9 | I Série - Número: 077 | 26 de Abril de 2008
A escola fabrica várias formas de exclusão. Não deixa entrar os que estão fora, e esse é o problema do acesso; põe fora os que estão dentro, e aí estamos perante o drama do insucesso escolar e do abandono; exclui incluindo — a forma escolar é em si uniformizadora e adversa à diversidade. Num certo sentido, a inclusão na escola deixou de fazer sentido, porque é difícil perceber para que é que precisamos de lá estar. A cada um destes problemas — o acesso, o sucesso, a diversidade dos públicos escolares e o sentido do trabalho escolar — só podemos responder com uma escolha: mais e melhor democracia. O problema das escolas não é, portanto, os professores, mesmo que se queira tantas vezes transformá-los nos culpados das políticas educativas. O problema das escolas não é os jovens, mesmo que se queira construir histericamente a imagem de que os estudantes são todos perigosos delinquentes. O problema das escolas não é terem demasiada democracia na sua gestão, mesmo que se use essa distorção como argumento para subordinar as políticas educativas ao modelo das empresas.
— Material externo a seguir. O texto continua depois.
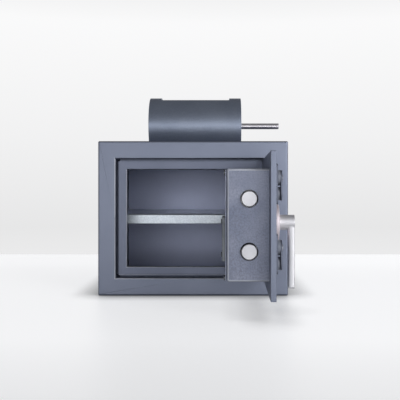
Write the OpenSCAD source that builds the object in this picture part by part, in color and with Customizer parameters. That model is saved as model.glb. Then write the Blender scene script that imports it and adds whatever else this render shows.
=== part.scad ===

A crise da escola não é uma crise técnica, relacionada com um problema de eficácia. É uma crise política, ligada a um problema de legitimidade. Não há forma de resolver esta crise sem a pensar politicamente e sem a articular com os diferentes projectos de sociedade que conflituam no nosso país.
Os discursos conservadores sobre a educação ganham hoje espaço público e são cada vez mais agressivos. Conjugam a saudade de uma escola de elites, da «homogeneidade perdida», do tempo em que os alunos vinham todos das mesmas famílias e das mesmas culturas, com a ideia de que o insucesso e a exclusão são uma inevitabilidade numa escola exigente. Algumas crianças estariam destinadas a um «sucesso parcial» e essa desigualdade é que permitiria a selecção social dos melhores.
Este «darwinismo social» não serve a democracia, porque considera que o próprio processo de democratização da escola só pode levar a dificuldades, e até à impossibilidade, no cumprimento da sua missão.
A resposta democrática, pelo contrário, valoriza a diversificação dos públicos escolares, a interculturalidade, a heterogeneidade, os diferentes comportamentos, linguagens, classes e nacionalidades que habitam a escola portuguesa. A resposta democrática rejeita as formas de hierarquia e discriminação dentro da escola.
A escola que existe é responsável não apenas pela reprodução das desigualdades mas pela produção de uma exclusão que resulta da própria organização escolar. A educação inclusiva tem de romper com os valores da escola tradicional, do aluno-padrão, da aprendizagem como transmissão, da escola como estrutura de reprodução.
A escola não pode ser um lugar de desigualdade e sofrimento. A democracia precisa de restituir a professores e a alunos as condições mínimas para a sua felicidade. Essa felicidade é um enorme desafio.
Trata-se de superar a forma escolar, de reinventar a escola e o trabalho que lá é feito.
Foi sempre assim com todos os movimentos políticos e pedagógicos que se empenharam no projecto da escola democrática. Todos perceberam que o seu potencial era a escola ser, já em si, um espaço de vivência democrática: a «sociedade dos condiscípulos» de António Sérgio, o espaço da cooperação e da partilha, esse microcosmos social gerido pelos que lá estão, praticando a cidadania.
A limitação da democracia na vida das escolas, na sua gestão, na sua organização, é sempre um empobrecimento da escola pública. Se pedirmos a professores e a alunos para se demitirem de participar na gestão das escolas, não nos admiremos que se demitam também de participar na gestão do país.
A cidadania não se estuda para um teste, aprende-se, exercendo-a, na escola desde logo – elegendo os órgãos, fazendo o debate democrático, vivendo com o conflito. A ideia de que a democracia enquanto forma de vivência para as escolas é ineficaz ou morosa — logo, precisa de ser substituída pelo autoritarismo imposto do exterior ou pelo gerencialismo importado do mercado —, é uma ideia perigosa não apenas para as escolas mas para o país.
É impossível pensar a escola como uma ilha isolada do mundo. A escola não pode resolver todos os problemas sociais. Não poderá nunca existir uma escola inclusiva numa sociedade que não o é.
As expectativas de mobilidade social associadas à escola, determinantes na sua valorização pelas pessoas, estão hoje a ser frustradas pelo acréscimo das desigualdades e da exclusão. O aumento do desemprego, a precarização generalizada da juventude e o empobrecimento do País dá-se hoje em simultâneo com um acréscimo das qualificações escolares.